FRANCINE MATHEWS: I try never to write a book without visiting the setting during the research phase, because a familiarity with the terrain offers details impossible to conjure from the imagination alone. For example, while in Vietnam researching my espionage novel The Secret Agent, I was trapped in flooding for five days due to a typhoon and airlifted out by the Royal Thai Air Force in a C-130 transport plane. Witnessing the force and destruction of the storm, plus the utter lack of response from the Vietnamese government, was fascinating, as was strapping into the jump seats of the cargo plane—clearly a repurposed American one dating to the Vietnam war period. I could never have invented that episode, but once I’d lived it, I incorporated aspects into the resulting novel. Research travel is tax-deductible, so never pass up an opportunity to do research when you can.
CHRISTINA: What a wild experience! I shake my head imagining the typhoon and rescue play out. I'll have to read The Secret Agent now indeed.
It is bittersweet that your upcoming release, Jane and the Final Mystery, October 24, 2023 from Soho Press, is the final installment in your Jane Austen mysteries. I anticipate needing a box of tissues beside me as I turn the pages, just because we all know the inevitable. I do hope that you will continue to write.
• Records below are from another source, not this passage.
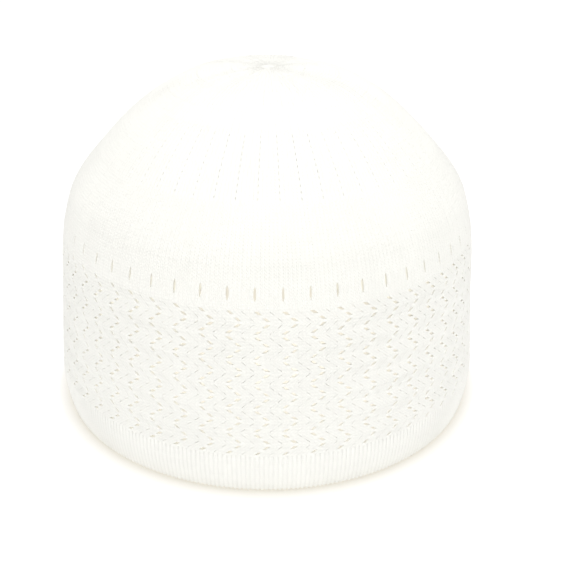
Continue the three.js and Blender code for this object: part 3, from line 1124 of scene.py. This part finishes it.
@dataclass(frozen=True)
class Studio:
    """A pale floor under very soft, bright light from all round and a stronger lamp above."""

    rim_radius: float
    floor_size: float = 60.0
    floor_tint: Colour = (0.42, 0.42, 0.42)
    # Tint of the floor beside the rim and under the cap, painted darker as a contact shadow
    shadow_tint: Colour = (0.5, 0.487, 0.455)
    floor_glow: Colour = (0.68, 0.68, 0.68)
    # Weaker glow beside the rim, which with the tint above paints the contact shadow
    contact_shadow_glow: Colour = (0.4, 0.385, 0.345)
    # Painted light: the floor's glow under the cap, in place of light let through the cloth
    hollow_painted_glow: Colour = (0.34, 0.325, 0.29)
    shadow_width: float = 8 * MM
    # Distances in from the rim over which the floor's glow turns to that of the hollow
    hem_from: float = 3 * MM
    hem_to: float = 6 * MM
    hollow_power: float = 0.08
    hollow_colour: Colour = (1.0, 0.97, 0.92)
    hollow_size: float = 15 * MM
    hollow_height: float = 55 * MM
    surround: float = 0.945
    front_share: float = 0.3
    right_share: float = 0.02
    side_share: float = 0.2
    key_power: float = 5.8
    key_size: float = 1.1
    key_place: tuple[float, float, float] = (0.08, -0.14, 1.55)
    key_aim: tuple[float, float, float] = (0, 0, 0.07)

    def build(self) -> None:
        """Add the floor and the lights."""
        self.add_floor()
        self.add_surround()
        self.add_key()
        self.add_hollow_light()
        view = bpy.context.scene.view_settings
        view.view_transform = "Standard"
        view.look = "None"

    def floor_material(self) -> bpy.types.Material:
        """Return the floor's finish: an evenly glowing floor, with a painted contact shadow beside the rim
        and a weaker painted glow under the cap in place of light let through the cloth.
        """
        made = bpy.data.materials.new("pale_floor")
        graph = Graph.of(made)
        radius, rim = graph.radius(), self.rim_radius
        # Share of the floor past the painted contact shadow beside the rim
        clear = radius.clamped(rim, rim + self.shadow_width, 0.0, 1.0)
        inside = radius.clamped(rim - self.hem_to, rim - self.hem_from, 1.0, 0.0)
        outside_glow = graph.blend(clear, (*self.contact_shadow_glow, 1.0), (*self.floor_glow, 1.0))
        # Under the cap the floor glows with painted light in place of light let through the cloth
        glow = graph.blend(inside, outside_glow, (*self.hollow_painted_glow, 1.0))
        tint = graph.blend(clear, (*self.shadow_tint, 1.0), (*self.floor_tint, 1.0))
        light = {"Emission_Color": glow, "Emission_Strength": 1.0}
        graph.finish(Base_Color=tint, Roughness=0.9, Specular_IOR_Level=0.0, **light)
        return made

    def add_floor(self) -> None:
        """Add the floor."""
        half = self.floor_size / 2
        corners = [(-half, -half, 0), (half, -half, 0), (half, half, 0), (-half, half, 0)]
        mesh = bpy.data.meshes.new("floor")
        mesh.from_pydata(corners, [], [(0, 1, 2, 3)])
        mesh.materials.append(self.floor_material())
        add_object("floor", mesh)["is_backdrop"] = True

    def add_surround(self) -> None:
        """Light the scene from all sides, a little more from the front and a little less from the sides."""
        world = bpy.data.worlds.new("surround")
        graph = Graph.of(world)
        x, y = graph.coordinates("Generated")
        sideways = x * self.right_share - x * x * self.side_share
        strength = self.surround * (1.0 - y * self.front_share + sideways)
        light = graph.add("ShaderNodeBackground", Color=(1.0, 1.0, 1.0, 1.0), Strength=strength)
        graph.add("ShaderNodeOutputWorld", Surface=Signal(graph, light.outputs[0]))
        bpy.context.scene.world = world

    @staticmethod
    def add_lamp(name: str, kind: str, power: float, place: Matrix) -> bpy.types.Light:
        """Add a lamp that the camera doesn't see, and return its data."""
        data = bpy.data.lights.new(name, kind)
        data.energy = power
        lamp = add_object(name, data)
        lamp.matrix_world = place
        lamp.visible_camera = False
        return data

    def add_hollow_light(self) -> None:
        """Add a weak warm light inside the cap, in place of what the thin cloth lets through."""
        place = Matrix.Translation((0, 0, self.hollow_height))
        data = self.add_lamp("hollow", "POINT", self.hollow_power, place)
        data.color = self.hollow_colour
        data.shadow_soft_size = self.hollow_size

    def add_key(self) -> None:
        """Add a large soft lamp over the cap, to its right and in front."""
        aim = Vector(self.key_place) - Vector(self.key_aim)
        turn = aim.to_track_quat("Z", "Y").to_matrix().to_4x4()
        data = self.add_lamp("key", "AREA", self.key_power, Matrix.Translation(self.key_place) @ turn)
        data.shape = "DISK"
        data.size = self.key_size


def main() -> None:
    """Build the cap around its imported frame, light it and set the camera."""
    logging.basicConfig(level=logging.INFO, format="%(message)s")
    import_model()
    cad_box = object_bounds()
    low, high = (Vector(corner) for corner in cad_box)
    outline = Outline((high.x - low.x) / 2, high.z - low.z)
    knit = Knit(
        outline,
        hem_top=outline.along_at_height(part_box("hem")[1].z),
        lace_top=outline.along_at_height(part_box("lace_band")[1].z),
    )
    Viewpoint().add_camera()
    Studio(outline.rim_radius).build()
    hem, lace, crown = (Finish.of(slot, YARN_TINT) for slot in ("hem_knit", "lace_knit", "crown_knit"))
    tree = StitchTree()
    half = knit.zigzag_periods
    sections = [
        Hem("hem_knit", "hem", knit, hem),
        LaceBand("lace_lower", "lace_band", knit, lace, first_arm=0, last_arm=half),
        LaceBand("lace_upper", "lace_band", knit, lace, first_arm=half, last_arm=2 * half),
        EyeletRow("eyelet_row", "lace_band", knit, lace),
        CrownSide("crown_side", "crown", knit, crown),
        CrownTop("crown_top", "crown", knit, crown),
    ]
    for section in sections:
        section.build(tree)
    for finish in (hem, lace, crown):
        bpy.data.objects.remove(finish.strand)


if __name__ == "__main__":
    main()
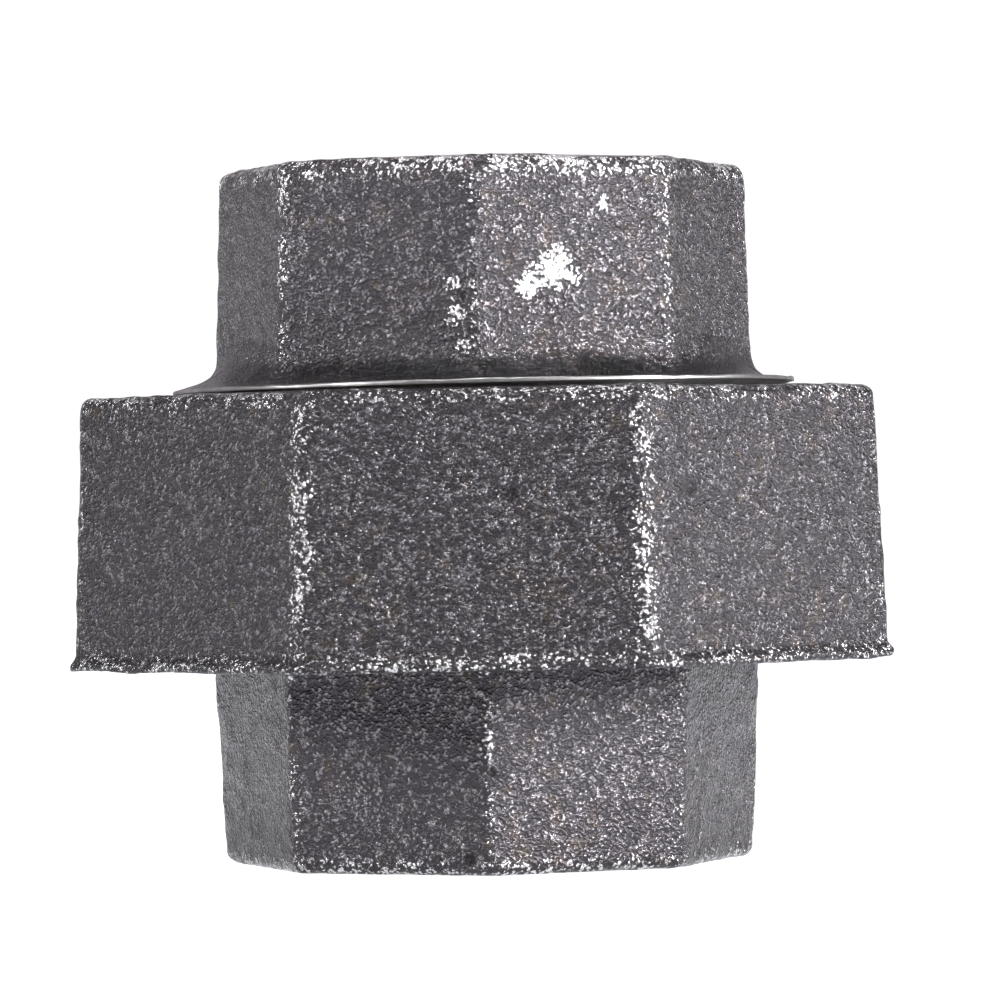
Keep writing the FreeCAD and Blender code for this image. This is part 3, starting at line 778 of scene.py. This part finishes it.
# ---- floor, light and camera ----
def floor():
    mesh = bpy.data.meshes.new("floor")
    half = 4.0
    corners = [(-half, -half, 0), (half, -half, 0), (half, half, 0), (-half, half, 0)]
    mesh.from_pydata(corners, [], [(0, 1, 2, 3)])
    plane = bpy.data.objects.new("floor", mesh)
    bpy.context.scene.collection.objects.link(plane)
    m = Nodes("glowing_floor_painted_shadow")
    where = m.node("ShaderNodeTexCoord").outputs["Object"]
    away = m.node("ShaderNodeVectorMath", operation="LENGTH")
    m.link(where, away.inputs[0])
    # the floor glows, and its glow is dimmed near the axis as a painted contact shadow
    m.link(m.span(away.outputs["Value"], 0.03, 0.09, 0.74, 1.04), m.shader.inputs["Emission Strength"])
    m.shader.inputs["Base Color"].default_value = (0.5, 0.52, 0.56, 1)
    m.shader.inputs["Roughness"].default_value = 0.9
    m.shader.inputs["Emission Color"].default_value = (1, 1, 1, 1)
    mesh.materials.append(m.material)


def light(name, azimuth, elevation, distance, size, power):
    """A softbox aimed at the middle of the union. Azimuth 0 is the camera's side, 90 the right."""
    data = bpy.data.lights.new(name, "AREA")
    data.shape = "RECTANGLE"
    data.size, data.size_y = size
    data.energy = power
    lamp = bpy.data.objects.new(name, data)
    a, e = math.radians(azimuth), math.radians(elevation)
    aim = np.array([0, 0, 0.03])
    lamp.location = aim + distance * np.array([
        math.sin(a) * math.cos(e), -math.cos(a) * math.cos(e), math.sin(e)])
    lamp.rotation_euler = Euler((math.pi / 2 - e, 0, a), "XYZ")
    bpy.context.scene.collection.objects.link(lamp)


def studio():
    scene = bpy.context.scene
    world = bpy.data.worlds.new("studio")
    world.use_nodes = True
    tree = world.node_tree
    tree.nodes.clear()
    out = tree.nodes.new("ShaderNodeOutputWorld")
    seen = tree.nodes.new("ShaderNodeBackground")
    seen.inputs["Color"].default_value = (1, 1, 1, 1)
    seen.inputs["Strength"].default_value = 1.05
    room = tree.nodes.new("ShaderNodeBackground")
    room.inputs["Color"].default_value = (0.98, 0.92, 1.0, 1)
    where = tree.nodes.new("ShaderNodeTexCoord")
    split = tree.nodes.new("ShaderNodeSeparateXYZ")
    tree.links.new(where.outputs["Generated"], split.inputs[0])
    behind = tree.nodes.new("ShaderNodeVectorMath")
    behind.operation = "DOT_PRODUCT"
    tree.links.new(where.outputs["Generated"], behind.inputs[0])
    behind.inputs[1].default_value = (-0.45, 0.89, 0)
    back = tree.nodes.new("ShaderNodeMapRange")
    above = tree.nodes.new("ShaderNodeMapRange")
    for ramp, source, span in (
        (back, behind.outputs["Value"], (-0.6, 0.95, 0.07, 0.56)),
        (above, split.outputs["Z"], (0.15, 0.8, 1.0, 0.85)),
    ):
        for key, value in zip(SPAN, span):
            ramp.inputs[key].default_value = value
        tree.links.new(source, ramp.inputs["Value"])
    both = tree.nodes.new("ShaderNodeMath")
    both.operation = "MULTIPLY"
    tree.links.new(back.outputs["Result"], both.inputs[0])
    tree.links.new(above.outputs["Result"], both.inputs[1])
    tree.links.new(both.outputs[0], room.inputs["Strength"])
    path = tree.nodes.new("ShaderNodeLightPath")
    mix = tree.nodes.new("ShaderNodeMixShader")
    tree.links.new(path.outputs["Is Camera Ray"], mix.inputs["Fac"])
    tree.links.new(room.outputs[0], mix.inputs[1])
    tree.links.new(seen.outputs[0], mix.inputs[2])
    tree.links.new(mix.outputs[0], out.inputs["Surface"])
    scene.world = world
    light("right_softbox", 62, 14, 0.6, (0.14, 0.22), 11.0)
    light("left_softbox", -60, 24, 0.7, (0.2, 0.25), 5.5)
    light("top_softbox", 10, 78, 0.6, (0.25, 0.25), 3.0)
    scene.view_settings.view_transform = "Standard"


def camera():
    data = bpy.data.cameras.new("camera")
    data.lens = 201.5
    data.sensor_width = 36.0
    data.clip_start = 0.01
    data.clip_end = 20.0
    cam = bpy.data.objects.new("camera", data)
    cam.location = (0.00126, -0.470, 0.0305)
    cam.rotation_euler = Euler((math.radians(90.0 - 0.045), 0, 0), "XYZ")
    cam.rotation_euler.rotate_axis("Z", math.radians(-0.75))
    bpy.context.scene.collection.objects.link(cam)
    bpy.context.scene.camera = cam


floor()
studio()
camera()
When you are ready, when you have a story to tell, your fans from the last two decades will be all anticipation. (I still want you to write a dual era series, titled "The Gentleman Rogue." A contemporary woman discovers a trunk of Lord Harold's papers and...) Thank you, Francine, for sharing your fascinating stories from your real life and your journey as a writer. I wish you much success with this coming book launch. I am presently reading an advance copy via NetGalley, and this novel deserves every good thing.
ABOUT THE AUTHOR
Francine Stephanie Barron Mathews was born in Binghamton, NY in 1963, the last of six girls. The family spent their summers on Cape Cod; Francine’s passion for Nantucket and the New England shoreline dates from her earliest memories. She grew up in Washington, D.C., where she attended Georgetown Visitation Preparatory School.
In 1981, she started college at Princeton, where she walked on to the women’s fencing team and joined the staff of The Daily Princetonian. Journalism eventually led to reporting stints on The Miami Herald and The San Jose Mercury News. Francine majored in European History at Princeton, studying Napoleonic France, and won an Arthur W. Mellon Foundation Fellowship in the Humanities in her senior year. But the course she remembers most vividly is “The Literature of Fact,” taught by John McPhee, the Pulitzer Prize-winning author and staff writer for The New Yorker. John’s work and enduring lessons in craft remain touchstones for her writing life.
Francine spent three years at Stanford pursuing a doctorate in history; she failed to write her dissertation (on the Brazilian Bar Association under authoritarianism; can you blame her?) and left with a Masters. She applied to the CIA, spent a year temping in Northern Virginia while the FBI asked inconvenient questions of everyone she had ever known, passed a polygraph test on her twenty-sixth birthday, and was immediately thrown into the Career Trainee program: Boot Camp for the Agency’s Best and Brightest. Four years as an intelligence analyst at the CIA were profoundly fulfilling, the highlights being Francine’s work on the Counterterrorism Center’s investigation into the bombing of Pan Am Flight 103, over Lockerbie, Scotland, in 1988, and sleeping on a horsehair mattress in a Spectre-era casino in the middle of Bratislava. Another peak moment was her chance to debrief ex-President George Bush in Houston in 1993. But what she remembers most about the place are the extraordinary intelligence and dedication of most of the staff—many of them women—many of whom cannot be named.
Francine’s first novel was published in 1993, the year she left the CIA and moved with her husband to Colorado. When she’s not writing, she likes to ski, garden, needlepoint, cook, and travel. She has two sons and a number of dogs, all of them terriers.
I love this series! And I would totally read, "a dual era series, titled 'The Gentleman Rogue.' A contemporary woman discovers a trunk of Lord Harold's papers and..."
Fabulous insights into a writer's mind. Thanks for the interview, Christina & Francine. I have already blown threw a copious amount of Kleenex reading Jane and the Final Mystery. My heart was heavy as read the final page. It is the end of a wonderful series and an amazing accomplishment for Francine, and a gift to Austen and mystery fans.
I was fortunately to come across this series the year the first one published and adored the Being Jane mysteries through each release.
Lovely to read your interview with Francine and see her thoughts on the book industry and her writing experiences.
Christina, you have to stop introducing us to so many great authors...how are we to keep up? Seriously, many thanks for another great interview. I'm impressed with how Matthews has written and published so consistently through the changing landscape of publishing!